Maxed Out Mama has some significant things to say on this same topic.

11 thoughts on “Canadians Need to Keep a Lid on This Can of Worms”

  1. Guess I won’t be taking that long dreamed of fly-in fishing trip to Canada. I’d be jailed pretty quickly ’cause they ain’t shuttin’ me up about the best News the world has ever known.

  2. I wouldn’t be so hasty, Mark… they are just talking right now, but state-directed religion is very scary stuff. Does anyone read Brave New World or 1984 anymore?

    Freedom allows for failure, but that doesn’t seem to jive with utopian thinkers who are sure that they can remake humankind given the chance.

    Really , people, like you, who joyfully share the Gospel are the answer. Keep on keeping on as we used to say in the old days 😉

  3. Ilona, freedom can only survive if we are willing to admit failure. It is those who aren’t willing to allow other people the chance to fail who have killed so many in the name of whatever the ideal was.

    I know you have written, and written well about freedom and the fact that religion alone did not give us what we have now. We have the freedom to pursue our own salvation, but we only got it when we allowed others to pursue their own understanding of God.

    For me, this is because freedom itself is God’s plan. he allows us free will and the chance to accept his way with understanding and by a conscious choice. To attempt to short-circuit this plan is to attempt to make man’s will God’s will, which is the ultimate heresy in any religion.

    And I agree utterly with your point in this post. This is raised now to suit a long-held agenda, but those who push the topic do so because they believe that people will be willing to act now in fear. Just very, very well said and apposite.

  4. You said it best:”those who push the topic do so because they believe that people will be willing to act now in fear. ”

    I think this is what we find on more than one front. People are running scared and getting panicked. It seems to happen on both sides, and while there are true enough crises, panic creates opportunity for our worst fears to happen it seems to me.
    Stiffened backbones and voices of reason are what I would like to see- on the side of freedom.

  5. I don’t know I think you’re making too big a fuss about it. Some retired professor sprouts some radical views (on public broadcast radio!) and now all this doom-saying? Last year a prominent Muslim (who happens to be a professor at my university) public stated his opinion that liquor should be banned from all universities, there was the same brouhaha, and now you’d be hard-pressed to find anyone who even remembers his name.

    It’s something to discuss of course, but a “can of worms” that we have to “try and keep a lid on” or whatnot? Hardly.

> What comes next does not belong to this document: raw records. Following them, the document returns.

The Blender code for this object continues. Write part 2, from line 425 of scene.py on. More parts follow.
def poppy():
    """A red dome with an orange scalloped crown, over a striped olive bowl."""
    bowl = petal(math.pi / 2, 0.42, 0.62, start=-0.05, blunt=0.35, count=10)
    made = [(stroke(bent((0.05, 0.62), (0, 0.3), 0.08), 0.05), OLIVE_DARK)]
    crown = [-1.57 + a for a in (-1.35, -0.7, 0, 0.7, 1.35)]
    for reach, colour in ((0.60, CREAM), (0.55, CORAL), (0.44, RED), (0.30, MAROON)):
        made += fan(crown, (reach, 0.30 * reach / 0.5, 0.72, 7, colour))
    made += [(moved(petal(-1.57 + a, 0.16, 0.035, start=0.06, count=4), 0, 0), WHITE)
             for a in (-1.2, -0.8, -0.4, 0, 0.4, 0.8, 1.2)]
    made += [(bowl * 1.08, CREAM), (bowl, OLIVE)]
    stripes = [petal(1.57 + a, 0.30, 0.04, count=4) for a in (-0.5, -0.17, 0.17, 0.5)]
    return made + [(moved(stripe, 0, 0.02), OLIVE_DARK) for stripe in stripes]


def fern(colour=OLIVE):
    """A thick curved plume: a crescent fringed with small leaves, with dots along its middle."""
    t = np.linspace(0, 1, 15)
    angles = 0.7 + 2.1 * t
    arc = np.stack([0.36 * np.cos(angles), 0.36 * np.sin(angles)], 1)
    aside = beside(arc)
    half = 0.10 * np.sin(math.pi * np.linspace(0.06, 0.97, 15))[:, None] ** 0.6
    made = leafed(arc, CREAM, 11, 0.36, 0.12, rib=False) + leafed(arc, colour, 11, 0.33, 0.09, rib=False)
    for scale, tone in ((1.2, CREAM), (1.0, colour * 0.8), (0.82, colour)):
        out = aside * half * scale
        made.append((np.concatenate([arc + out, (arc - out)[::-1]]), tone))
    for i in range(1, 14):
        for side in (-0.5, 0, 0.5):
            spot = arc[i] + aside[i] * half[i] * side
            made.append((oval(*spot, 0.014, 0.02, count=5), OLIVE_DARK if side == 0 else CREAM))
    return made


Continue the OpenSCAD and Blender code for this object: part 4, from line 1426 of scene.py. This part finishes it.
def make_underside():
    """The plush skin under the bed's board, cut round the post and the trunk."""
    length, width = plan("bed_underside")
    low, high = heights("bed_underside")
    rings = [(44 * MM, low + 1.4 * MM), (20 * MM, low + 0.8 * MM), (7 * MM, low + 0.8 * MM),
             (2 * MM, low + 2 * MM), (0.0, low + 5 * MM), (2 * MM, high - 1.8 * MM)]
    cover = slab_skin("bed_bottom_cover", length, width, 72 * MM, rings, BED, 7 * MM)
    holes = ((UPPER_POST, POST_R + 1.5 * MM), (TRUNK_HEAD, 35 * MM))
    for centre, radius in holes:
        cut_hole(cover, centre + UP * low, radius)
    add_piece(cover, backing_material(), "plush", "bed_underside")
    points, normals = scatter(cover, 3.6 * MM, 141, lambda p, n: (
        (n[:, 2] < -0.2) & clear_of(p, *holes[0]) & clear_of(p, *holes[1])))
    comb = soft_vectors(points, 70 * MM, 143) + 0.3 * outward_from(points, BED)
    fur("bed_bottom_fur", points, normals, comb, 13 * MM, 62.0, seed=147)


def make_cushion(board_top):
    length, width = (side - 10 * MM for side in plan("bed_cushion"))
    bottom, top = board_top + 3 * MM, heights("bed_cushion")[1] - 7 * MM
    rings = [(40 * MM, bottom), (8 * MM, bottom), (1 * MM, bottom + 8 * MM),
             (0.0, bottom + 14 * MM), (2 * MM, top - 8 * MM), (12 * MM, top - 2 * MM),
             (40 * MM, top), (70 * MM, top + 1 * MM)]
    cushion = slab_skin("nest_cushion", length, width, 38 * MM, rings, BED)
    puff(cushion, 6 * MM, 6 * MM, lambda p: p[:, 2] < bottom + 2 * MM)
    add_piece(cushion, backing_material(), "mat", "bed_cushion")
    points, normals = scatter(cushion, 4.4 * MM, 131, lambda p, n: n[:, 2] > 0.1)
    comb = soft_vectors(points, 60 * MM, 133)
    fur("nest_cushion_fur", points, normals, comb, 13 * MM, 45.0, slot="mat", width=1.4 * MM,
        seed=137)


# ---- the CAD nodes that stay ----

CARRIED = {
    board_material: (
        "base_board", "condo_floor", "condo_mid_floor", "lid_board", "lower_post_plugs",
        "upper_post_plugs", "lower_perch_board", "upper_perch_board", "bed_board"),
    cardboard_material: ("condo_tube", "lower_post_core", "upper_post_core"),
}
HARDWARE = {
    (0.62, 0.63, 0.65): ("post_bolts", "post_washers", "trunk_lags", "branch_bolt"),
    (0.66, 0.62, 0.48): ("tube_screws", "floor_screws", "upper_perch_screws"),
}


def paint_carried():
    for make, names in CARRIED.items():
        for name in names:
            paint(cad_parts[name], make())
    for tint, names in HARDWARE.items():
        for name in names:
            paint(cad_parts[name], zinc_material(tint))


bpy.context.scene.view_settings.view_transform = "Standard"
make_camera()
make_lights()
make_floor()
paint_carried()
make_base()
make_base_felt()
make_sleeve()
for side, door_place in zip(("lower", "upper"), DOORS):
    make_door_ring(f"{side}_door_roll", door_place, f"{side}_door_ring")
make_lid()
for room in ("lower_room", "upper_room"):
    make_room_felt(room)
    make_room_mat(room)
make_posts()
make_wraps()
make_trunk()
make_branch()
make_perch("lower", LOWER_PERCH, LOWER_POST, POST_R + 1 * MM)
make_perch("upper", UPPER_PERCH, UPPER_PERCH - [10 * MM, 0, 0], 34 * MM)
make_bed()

  6. Arethusa, I respectfully disagree and this is why:

    I have a basic philosophy that what is promoted in the abstraction of philosophical ideas and becomes accepted as a model at that stage will eventually work its way down into the basic society.

    You probably didn’t pay close attention, but what was being proposed was nothing less than a state-run religion of the strictest sort, maybe Canadians don’t find that threatening, but Americans do. It held components of censoring in the area of what people are allowed to think and believe, it held implications of not only punishment but interventions for those who don’t follow the state prescribed religion and practices.

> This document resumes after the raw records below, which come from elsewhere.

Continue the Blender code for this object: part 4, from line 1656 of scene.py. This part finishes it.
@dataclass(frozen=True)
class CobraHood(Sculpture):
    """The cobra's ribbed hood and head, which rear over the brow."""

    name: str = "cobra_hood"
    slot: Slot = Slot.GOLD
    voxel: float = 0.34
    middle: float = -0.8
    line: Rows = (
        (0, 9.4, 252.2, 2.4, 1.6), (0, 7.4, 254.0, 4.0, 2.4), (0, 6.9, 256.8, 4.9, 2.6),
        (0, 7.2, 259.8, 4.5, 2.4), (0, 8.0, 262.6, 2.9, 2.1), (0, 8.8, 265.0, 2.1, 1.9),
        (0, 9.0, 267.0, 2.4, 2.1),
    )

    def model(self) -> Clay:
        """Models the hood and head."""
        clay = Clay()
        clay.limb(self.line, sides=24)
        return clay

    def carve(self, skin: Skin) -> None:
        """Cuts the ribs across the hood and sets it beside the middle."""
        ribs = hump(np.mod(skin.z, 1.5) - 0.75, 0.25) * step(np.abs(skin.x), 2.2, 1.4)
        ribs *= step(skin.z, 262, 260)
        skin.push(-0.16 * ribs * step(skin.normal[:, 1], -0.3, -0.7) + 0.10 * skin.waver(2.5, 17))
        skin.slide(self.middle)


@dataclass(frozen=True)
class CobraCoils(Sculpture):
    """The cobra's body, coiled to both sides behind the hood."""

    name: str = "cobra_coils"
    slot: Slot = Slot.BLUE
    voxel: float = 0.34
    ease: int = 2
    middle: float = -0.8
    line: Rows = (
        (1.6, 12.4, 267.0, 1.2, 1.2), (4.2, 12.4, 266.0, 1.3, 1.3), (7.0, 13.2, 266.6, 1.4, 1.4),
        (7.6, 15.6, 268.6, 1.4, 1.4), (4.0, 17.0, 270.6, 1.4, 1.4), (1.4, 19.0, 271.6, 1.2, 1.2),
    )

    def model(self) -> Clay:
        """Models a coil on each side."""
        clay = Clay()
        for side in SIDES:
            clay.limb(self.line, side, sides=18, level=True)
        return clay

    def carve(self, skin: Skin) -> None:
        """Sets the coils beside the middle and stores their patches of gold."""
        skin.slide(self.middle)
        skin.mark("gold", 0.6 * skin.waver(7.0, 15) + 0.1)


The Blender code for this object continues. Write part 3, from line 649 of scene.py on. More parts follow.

    I can see many problems with this.

  7. I’m not saying that what the man is proposing makes sense or is something that should be adopted, but until I see more evidence that it’s actually being taken seriously by anyone then I’ll begin to feel “threatened”.

    “I have a basic philosophy that what is promoted in the abstraction of philosophical ideas and becomes accepted as a model at that stage will eventually work its way down into the basic society.”

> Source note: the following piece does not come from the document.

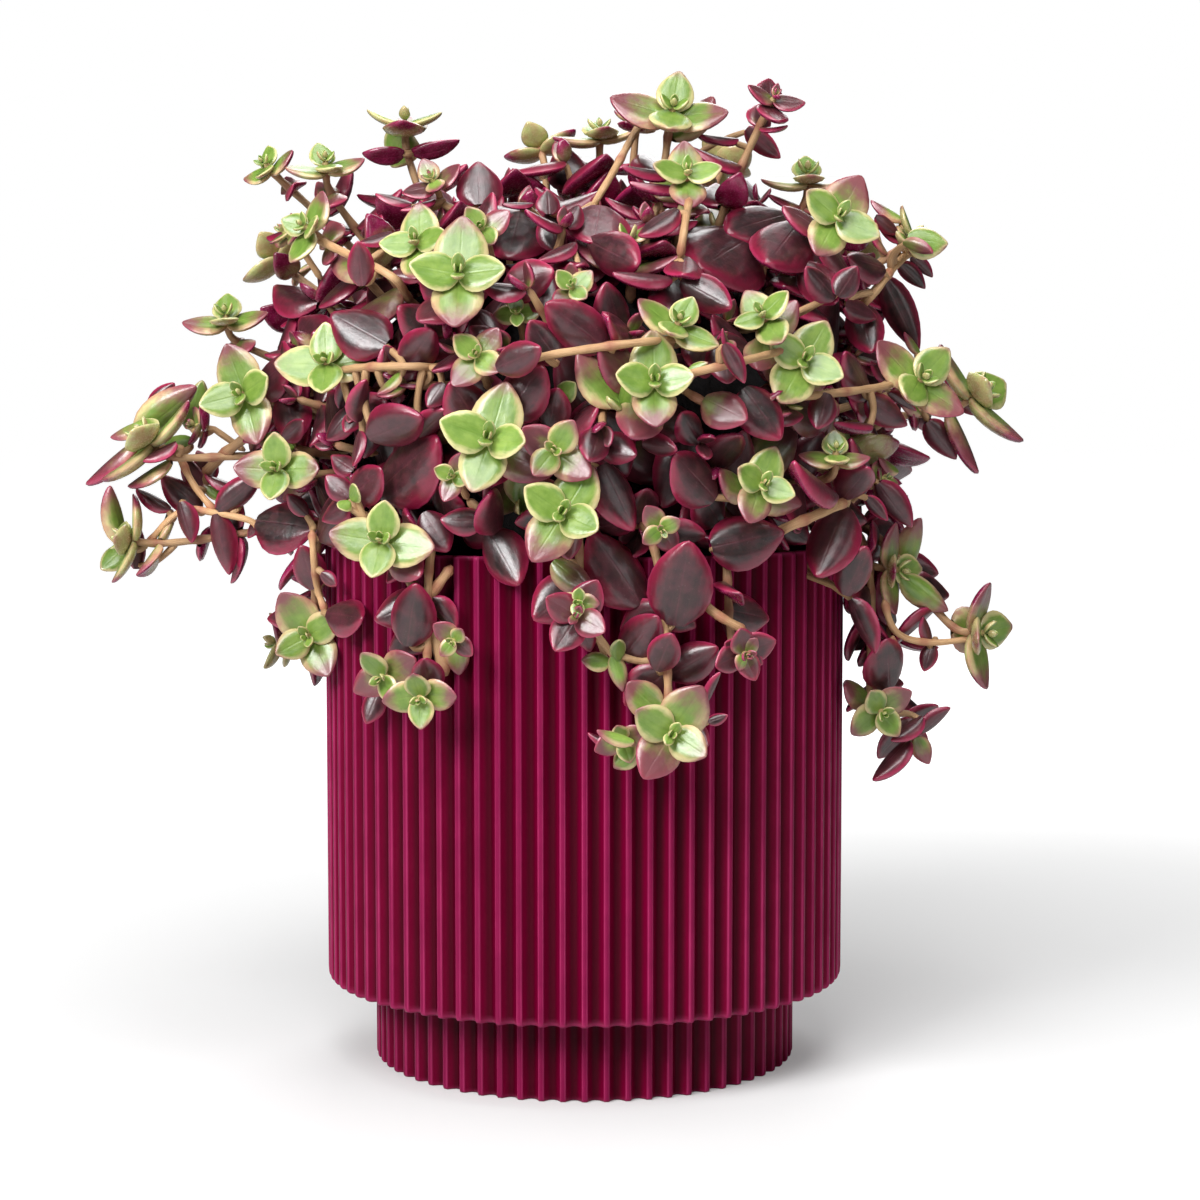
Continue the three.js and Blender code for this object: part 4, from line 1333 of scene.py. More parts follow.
@dataclass
class Shoots:
    """All shoots that leave the mound, by the same rule as the solids."""

    mound: Mound
    back_count: int = 13
    back_levels: tuple = (212, 166, 238, 136, 192, 104)
    stub: float = 6.0
    gap: float = 0.3
    bend: float = 9.0
    start_offset: float = 2.9

    def end(self, row: tuple, green: bool, index: int) -> ShootEnd:
        """Turn a row of the tables into a shoot end.

        Args:
            row: Centre x, y, z, turn, rise, roll and leaf length.
            green: Whether it is green.
            index: Its number.

        Returns:
            The shoot end.
        """
        x, y, z, turn, rise, roll, size = row
        t = math.radians(turn)
        facing = direction(t, math.radians(rise))
        side = np.array([-math.sin(t), math.cos(t), 0.0])
        return ShootEnd(index, np.array([x, y, z], float), facing, side, math.radians(roll), size, green)

    def back_row(self, i: int) -> tuple:
        """Place a rosette of the side away from the viewer by seeded draws.

        Args:
            i: Its number among them.

        Returns:
            Its row, as in the tables.
        """
        draws = Draws(500 + i)
        azimuth = 8 + (176 - 8) * (i + 0.5) / self.back_count + draws.between(-4, 4)
        z = self.back_levels[i % len(self.back_levels)] + draws.between(-5, 5)
        reach = self.mound.mass_radius(z) + 2 + 14 * draws.next() ** 2
        x = reach * math.cos(math.radians(azimuth))
        y = reach * math.sin(math.radians(azimuth))
        rise = 28 + (z - self.mound.shoulder) * 0.3 + draws.between(-12, 12)
        turn = azimuth + draws.between(-25, 25)
        roll = draws.between(0, 180)
        return (x, y, z, turn, rise, roll, 12 + draws.between(-2, 2))

    def ends(self) -> list[ShootEnd]:
        """List every shoot end.

        Returns:
            The ends, in the order that the solids number them.
        """
        rows = [(row, True) for row in GREEN]
        rows += [(self.back_row(i), True) for i in range(self.back_count)]
        rows += [(row, False) for row in PURPLE]
        return [self.end(row, green, i) for i, (row, green) in enumerate(rows)]

    def path(self, end: ShootEnd) -> Array:
        """Trace the run of a shoot from its root crown to its end.

        Args:
            end: The shoot end.

        Returns:
            Points about a millimetre apart.
        """
        mound = self.mound
        seat = end.centre - end.facing * (self.stub + self.gap)
        azimuth = math.radians(CROWN_AZIMUTHS[mound.nearest_crown(end.centre)])
        crown = direction(azimuth, 0.0) * mound.crown_reach + UP * mound.soil_top
        outward = unit(np.array([seat[0] - crown[0], seat[1] - crown[1], 0.0]))
        radial = unit(np.array([crown[0], crown[1], 0.0]))
        tangent = np.array([-radial[1], radial[0], 0.0])
        height = min(1.0, max(0.0, (end.centre[2] - mound.rim_height) / 100))
        sideways = math.atan2(float(end.centre @ tangent), float(end.centre @ radial))
        offset = unit(radial * (1 - 2 * height) + tangent * 4 * sideways)
        start = crown + offset * self.start_offset + UP * mound.crown_rise / 2
        arrive = seat - end.facing * self.bend
        reach = math.hypot(seat[0], seat[1])
        if seat[2] > mound.rim_height + mound.upright_above or reach < mound.rim_reach:
            lift = start + UP * float(np.linalg.norm(seat - start)) * 0.5
            return spaced(bezier(start, lift, arrive, seat), PATH_STEP)
        draws = Draws(900 + end.index)
        share = (mound.rim_reach - mound.crown_reach) / (reach - mound.crown_reach)
        rim = crown + (seat - crown) * share
        rim[2] = mound.rim_height + mound.rim_lift + draws.between(0, 4)
        first = float(np.linalg.norm(rim - start))
        second = float(np.linalg.norm(seat - rim))
        inner = bezier(start, start + UP * first * 0.5, rim - outward * first * 0.35, rim)
        outer = bezier(rim, rim + outward * second * 0.35, arrive, seat)
        return spaced(np.concatenate([inner, outer[1:]]), PATH_STEP)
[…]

    That’s swell but where’s the evidence of, I emphasise, one fellow espousing on public radio, filling the criteria of anything that’s becoming “accepted”? Unless you’re upset that he got a chance to say anything at all?

    I just don’t like situations to be exaggerated. Facts is what I like to deal with. 🙂

  8. Oh I should re-phrase a bit of that because here we are taking it “seriously”. My point is that I don’t fear the expression of ideas that I violently disagree with, unless the current climate is ripe for it’s fruitation. Are you saying that’s the case in Canada (of all places)?

  9. Arethusa, I am an American… I hold to those basic ideals that you can say anything you want. It doesn’t concern me that someone says something, but who says it and which way the wind is blowing.

    “until I see more evidence that it’s actually being taken seriously by anyone then I’ll begin to feel “threatened”.”

    That tells me you don’t fully understand how these things work. By that time, it does no good to be concerned… you will be too far down the pike to make much difference. Certain freedoms lost, certain ideas instituted, are far more difficult to turn around, because of the sheer force it takes to change the mind of a majority, or depose an empowered elite.

    I’ll make my calls when I think it might possibly do some good.

  10. You haven’t addressed any of my points. You keep telling me that you believe this and that, so I ask you for evidence to back this up and you hit me with more declarations about the same belief.

    I repeat: a retired prof comes on a radio show and expresses an opinion. Where is the evidence that this is a “can of worms” that indeed the “wind is blowing” some kind of way, and there is currently a powerful elite acting at work to enact his ideas into being? You have to give the people something to get excited about, you can’t just tell us that we “don’t understand” and “need to act now” b/c you’ve detected the scent of oppression. Facts, ilona, facts is what I deal with. Pleas show me how this sort of opinion is gaining tract in the Canadian public, that it’s becoming ‘accepted’.

  11. I’d just like to remind you that it’s not Canada who is dealing with the big struggle between religion and government. No one’s pushing Creationism in the classroom here or having a hissyfit because the government funds parochial schools.